Our conversation bends back to Vermont and our washed-out valleys, how Hardwick’s Walgreens had four feet of mud. He looks at me and ask how tall I am. It’s true; I’m not that much taller than four feet. For a moment, we stand there, two strangers, contemplating four feet of mud. Then he heads to his truck.

Which pieces of our world will go back together, and which won’t? It’s a metaphor for many of us, perhaps.

All the way I have come

all the way I am going

here in the summer field

— Buson

Experiencing the Unprecedented.

In the night, lightning again.

Restless, I stand outside, the few lights of the village scattered like electric breadcrumbs. Long past midnight, a lone semi grinds along Route 14. Otherwise, no one.

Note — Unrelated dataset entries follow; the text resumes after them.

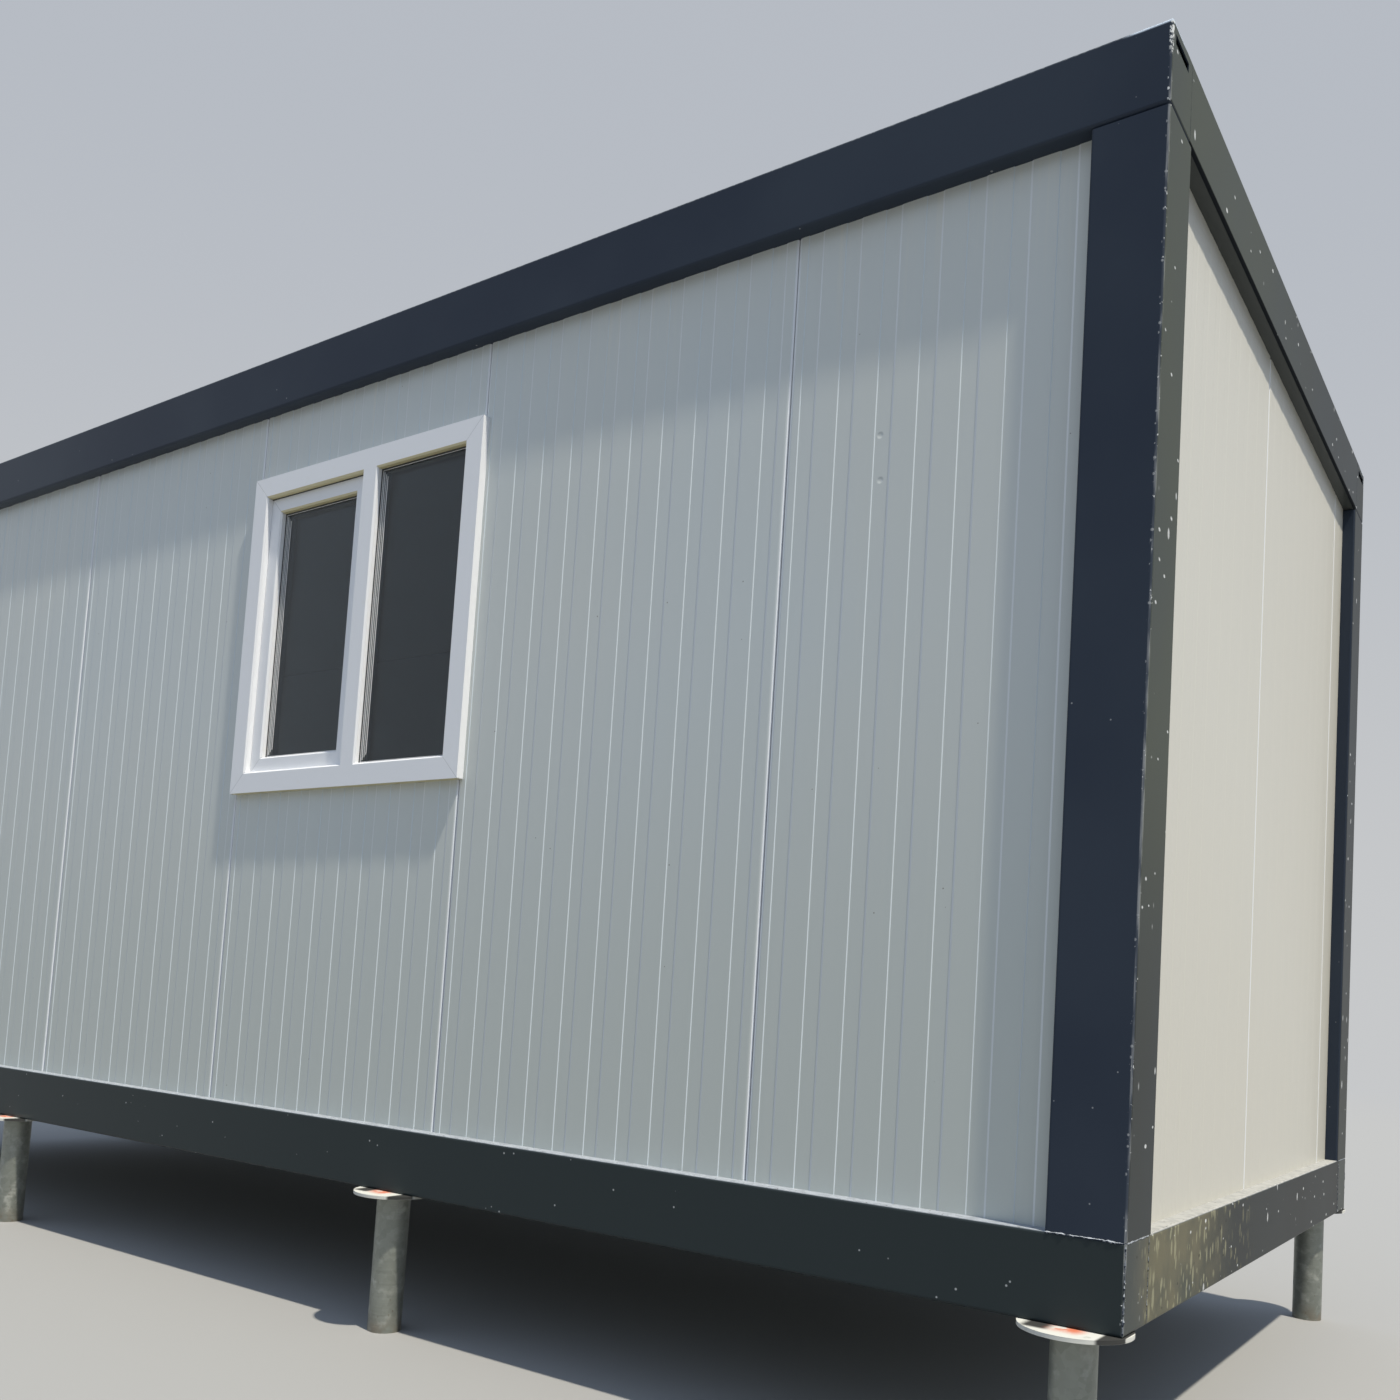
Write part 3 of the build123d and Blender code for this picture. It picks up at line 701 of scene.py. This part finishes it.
class Shape:
    """Collects the closed bodies of one piece."""

    def __init__(self):
        self.vertices = []
        self.faces = []

    def rings(self, rings):
        """Add a body that runs through these rings of points, closed at both ends."""
        first = len(self.vertices)
        count = len(rings[0])
        top = first + (len(rings) - 1) * count
        for ring in rings:
            self.vertices += ring
        for start in range(first, top, count):
            for i in range(count):
                a, b = start + i, start + (i + 1) % count
                self.faces.append((a, b, b + count, a + count))
        self.faces.append(tuple(range(first + count - 1, first - 1, -1)))
        self.faces.append(tuple(range(top, top + count)))

    def bead(self, start, end, radius, wander):
        """Add an irregular bead from start to end, whose thickness and line wander."""
        start, end = Vector(start), Vector(end)
        along = (end - start).normalized()
        across = along.orthogonal().normalized()
        other = along.cross(across)
        count = max(2, round((end - start).length / bead_pitch))
        rings = []
        for i in range(count + 1):
            at_end = i in (0, count)
            swell = radius * (bead_end_share if at_end else 1 + chance.uniform(-wander, wander))
            middle = start.lerp(end, i / count)
            drift = across * chance.uniform(-1, 1) + other * chance.uniform(-1, 1)
            middle += drift * radius * bead_drift
            rings.append([middle + (across * math.cos(turn) + other * math.sin(turn)) * swell
                          for turn in on_circle(bead_sides)])
        self.rings(rings)

    def turned(self, profile, place, sides):
        """Add a turned body; place puts each point of the profile in the frame."""
        self.rings([[place(radius * math.cos(turn), radius * math.sin(turn), height)
                     for turn in on_circle(sides, 0.5)] for radius, height in profile])

    def pile_bead(self, x, y, z):
        """Add the uneven weld round the top of one pile's tube."""
        first = len(self.vertices)
        for turn in on_circle(pile_weld_steps):
            swell = pile_weld * (1 + chance.uniform(-pile_weld_wander, pile_weld_wander))
            for roll in on_circle(bead_sides):
                out = pile_radius + swell * math.cos(roll)
                self.vertices.append((x + out * math.cos(turn), y + out * math.sin(turn),
                                      z + swell * math.sin(roll)))
        for i in range(pile_weld_steps):
            a = first + i * bead_sides
            b = first + (i + 1) % pile_weld_steps * bead_sides
            for j in range(bead_sides):
                k = (j + 1) % bead_sides
                self.faces.append((a + j, b + j, b + k, a + k))

    def border(self, x0, x1, z0, z1, width, y0, y1):
        """Add a rectangular border, width wide inwards from the given rectangle."""
        first = len(self.vertices)
        for y in (y0, y1):
            for inset in (0, width):
                self.vertices += [(x0 + inset, y, z0 + inset), (x1 - inset, y, z0 + inset),
                                  (x1 - inset, y, z1 - inset), (x0 + inset, y, z1 - inset)]
        for i in range(4):
            j = (i + 1) % 4
            for a, b in ((0, 4), (4, 12), (12, 8), (8, 0)):
                self.faces.append((first + a + i, first + a + j, first + b + j, first + b + i))

    def piece(self, name, material, slot=None):
        """Make the piece, with its faces turned outwards and its big polygons cut up."""
        data = bpy.data.meshes.new(name)
        data.from_pydata(self.vertices, [], self.faces)
        data.validate()
        data.update()
        data.materials.append(material)
        piece = bpy.data.objects.new(name, data)
        bpy.context.scene.collection.objects.link(piece)
        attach(piece, "root")
        mesh = bmesh.new()
        mesh.from_mesh(data)
        bmesh.ops.triangulate(mesh, faces=[f for f in mesh.faces if len(f.verts) > 4])
        bmesh.ops.recalc_face_normals(mesh, faces=mesh.faces)
        mesh.to_mesh(data)
        mesh.free()
        return piece


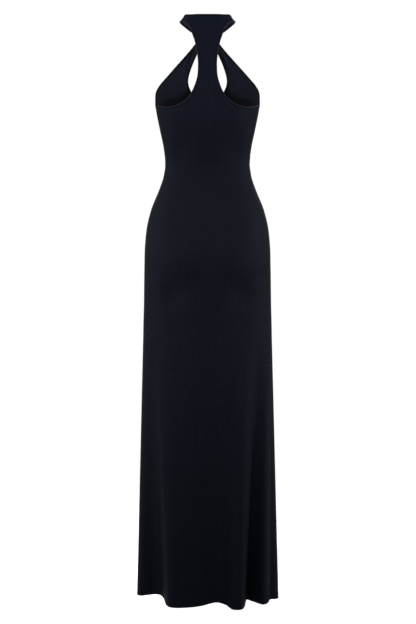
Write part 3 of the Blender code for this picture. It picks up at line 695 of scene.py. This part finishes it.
def arm_points(side):
    """An arm of the front, on the form between its two edges, from the bust to the far side of the neck.

    Waves that run along it gather it towards the throat, and it is lifted over or under the other arm there.
    """
    rows = np.linspace(0, len(ARM_EDGES) - 1, ARM_ROWS + 1)
    row_numbers = np.arange(len(ARM_EDGES))
    inner_h, outer_h, inner_x, outer_x = (
        curve_through(rows, row_numbers, ARM_EDGES[column])
        for column in ("inner_height", "outer_height", "inner_across", "outer_across")
    )
    inner_a, inner_h = inset(180 - angle_of(inner_x, inner_h), inner_h, -1)
    outer_a, outer_h = inset(180 - angle_of(outer_x, outer_h), outer_h, 1)
    inner_a, outer_a = 180 - inner_a, 180 - outer_a
    inner_a[-1] = outer_a[-1] = -90.0
    share = np.linspace(0, 1, ARM_COLUMNS + 1)[None, :]
    height = inner_h[:, None] * (1 - share) + outer_h[:, None] * share
    angle = side * (inner_a[:, None] * (1 - share) + outer_a[:, None] * share)
    points = on_form(180 - angle, height)
    outward = unit(points * [1, 1, 0])
    up_arm = smooth_step(GATHERS_BEGIN, 1.0, np.minimum(rows / THROAT_ROW, 1.0))
    fade = up_arm * (1 - smooth_step(*GATHERS_END, rows))
    width = np.linalg.norm(points[:, 0] - points[:, -1], axis=-1)
    fade = (fade * np.minimum(1.0, width / GATHER_FULL_WIDTH))[:, None]
    lean = GATHER_LEAN * side * np.sin(rows / GATHER_LEAN_ROWS)[:, None]
    waves = sum(g["depth"] * np.cos(2 * np.pi * (g["waves"] * (share + lean) + g["shift"])) for g in GATHERS)
    crossing = side * CROSSING_LIFT * np.exp(-((points[..., 0] / CROSSING_SPREAD) ** 2))
    crossing = crossing * smooth_step(*CROSSING_BEGINS, height)
    return points + outward * (fade * waves + crossing)[..., None], 180 - angle, height


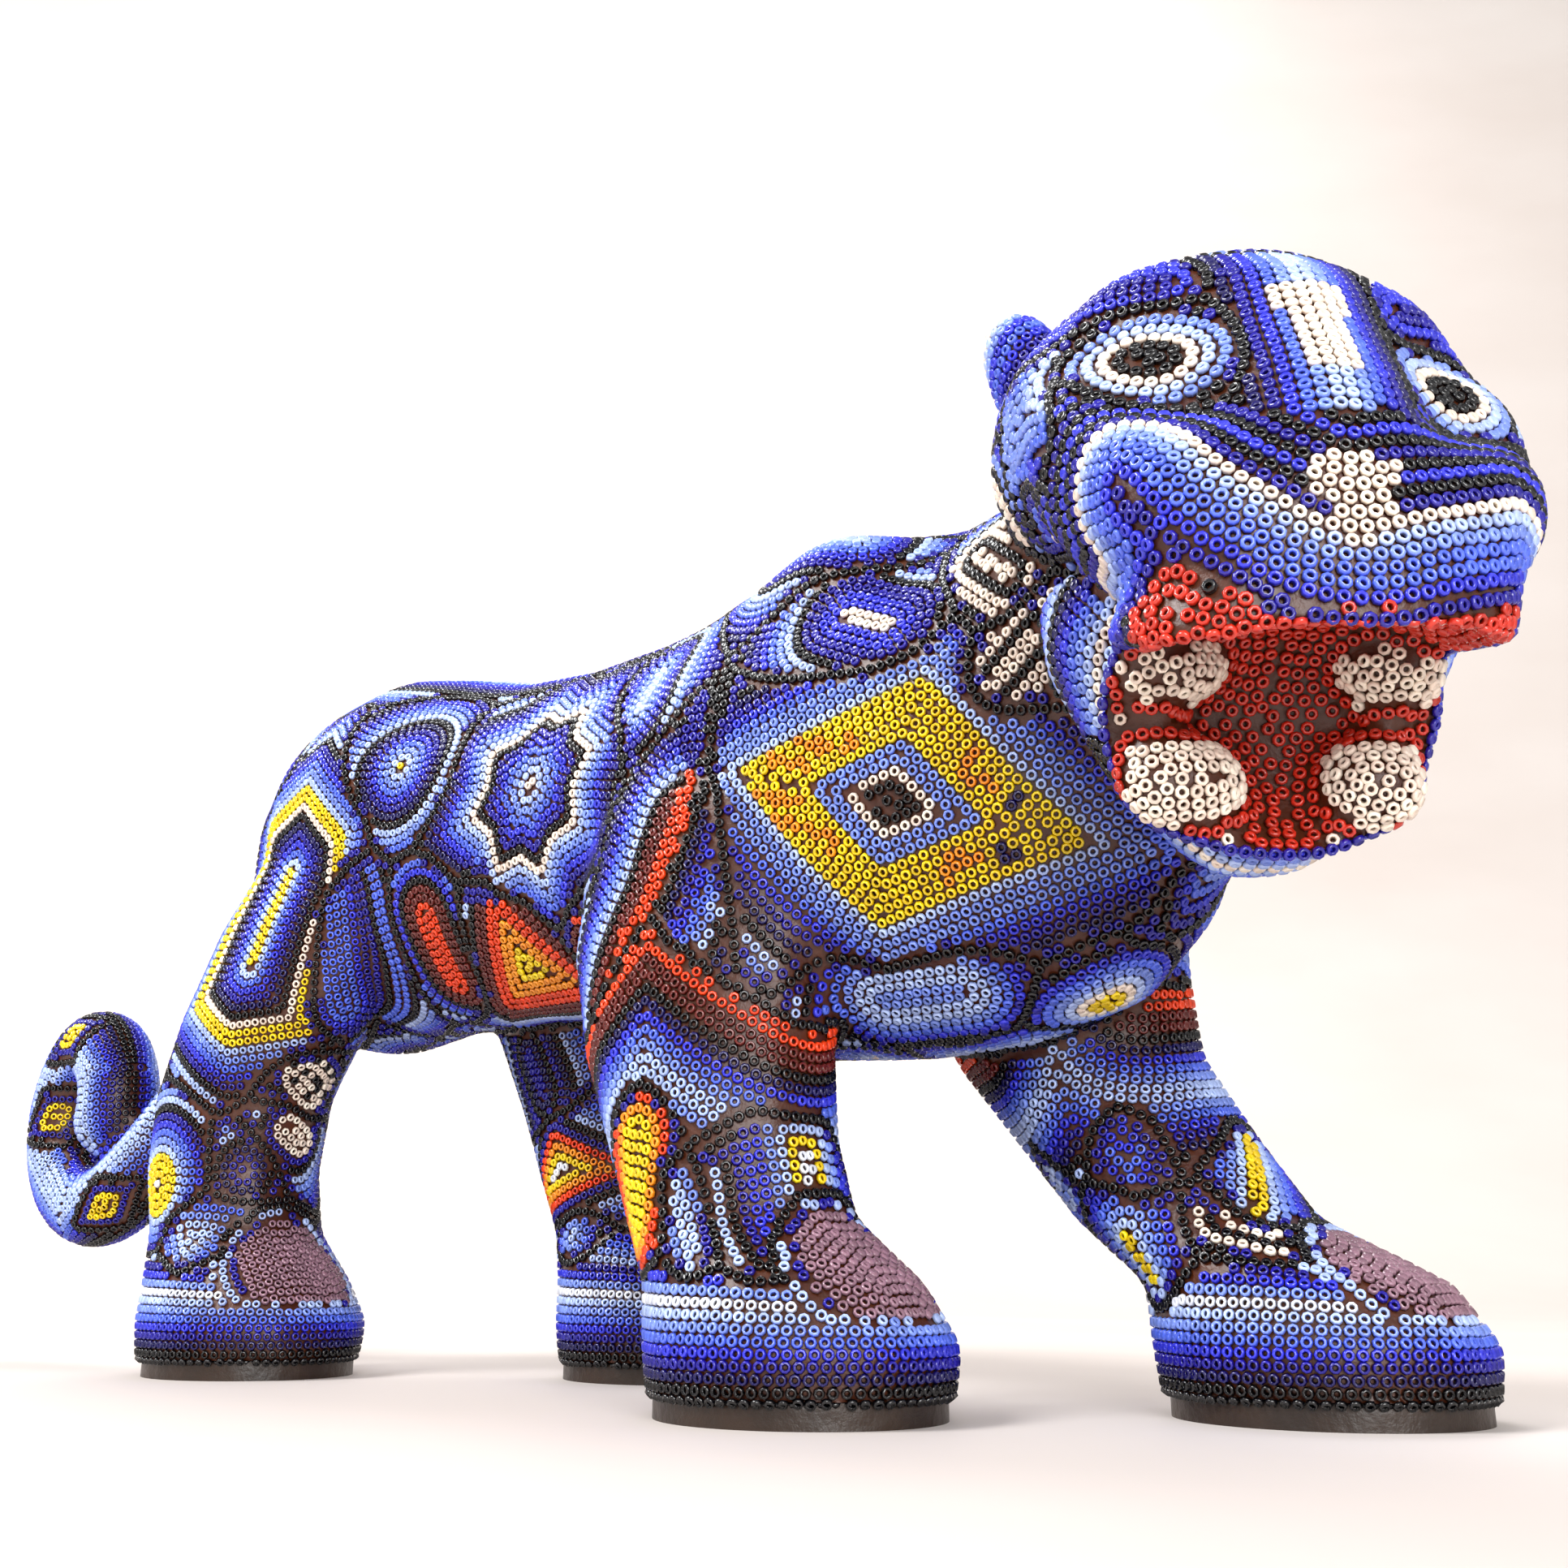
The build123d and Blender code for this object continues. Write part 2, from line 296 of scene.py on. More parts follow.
# the rolled upper lip hangs lowest in the middle
roll = np.exp(-(np.maximum(egg_distance(unpinched), 0) / 9) ** 2) * ramp(forward, 6, 3)
roll = roll * ramp(up, -52, 3) * (0.45 + 0.55 * np.exp(-((left + 4) / 20) ** 2))
skin = skin - (6.5 * roll)[:, None] * UP + (1.5 * roll)[:, None] * FORWARD
forward, left, up = in_head(skin)
# hills pressed up from the face: height in mm, middle (forward, left, up), spread
HILLS = [
    (3.6, (10, -3, 8), (12, 8, 12)), (3.2, (22, -4, -14), (12, 8, 10)),
    (3.4, (6, -26, -1), (9, 7, 6)), (3.2, (-2, 24, -3), (9, 7, 6)),
    (3.2, (0, -24, 15), (9, 9, 5)), (3.4, (-4, 21, 14), (9, 9, 5)),
    (3.5, (14, -27, -26), (12, 10, 9)), (4.5, (12, 22, -27), (12, 10, 9)),
    (2.5, (-34, -36, -3), (12, 12, 12)), (4.5, (-4, 38, -16), (14, 10, 16)),
    (3.0, (-16, 34, 6), (12, 8, 14)),
]
surface = mesh_from("surface", skin, skin_faces)
arrows = facings(surface)
for height, centre, spread in HILLS:
    skin = skin + (height * lump((forward, left, up), centre, spread))[:, None] * arrows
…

July, balmy, sweet with the scent of the neighbors’ newly cut lawn. Again, I’ll reiterate how I’m lucky to have bought a house on a hill, that the Vermont’s floods haven’t so much as cut a channel through my garden.

And yet here’s the thing: I’ve spent years of my life wandering the unevenness of riverbanks, beginning with the mighty Nooksack when I lived in Washington. I’ve spent hours now wandering the silty Lamoille banks, its edges and bridges and trees crammed with tangled branches and uprooted trees, with every imaginable broken bit of junk: kids’ toys and potty seats, tarpapered walls, tires, pipes and plastic bags and slews of clothing. Two cars, one flipped upside down, hammered by boulders, not easily identified as a car.

There’s nothing for me to gain or find here, save for the chance conversations with strangers and acquaintances who appear driven in the same way I am, wading through muddy weeds and beneath fallen trees, insects devouring my ankles. This is the edge territory, where dismal human activity bleeds into the roar of nature. I scramble up the bank and take the long way back to the pavement so I can pass through a thicket of blooming cup flowers, green stalks and golden blossoms taking in my body.

In the New Yorker:

We keep experiencing things that are unprecedented, worse than anything anyone can remember, even as we’re told that they will become common.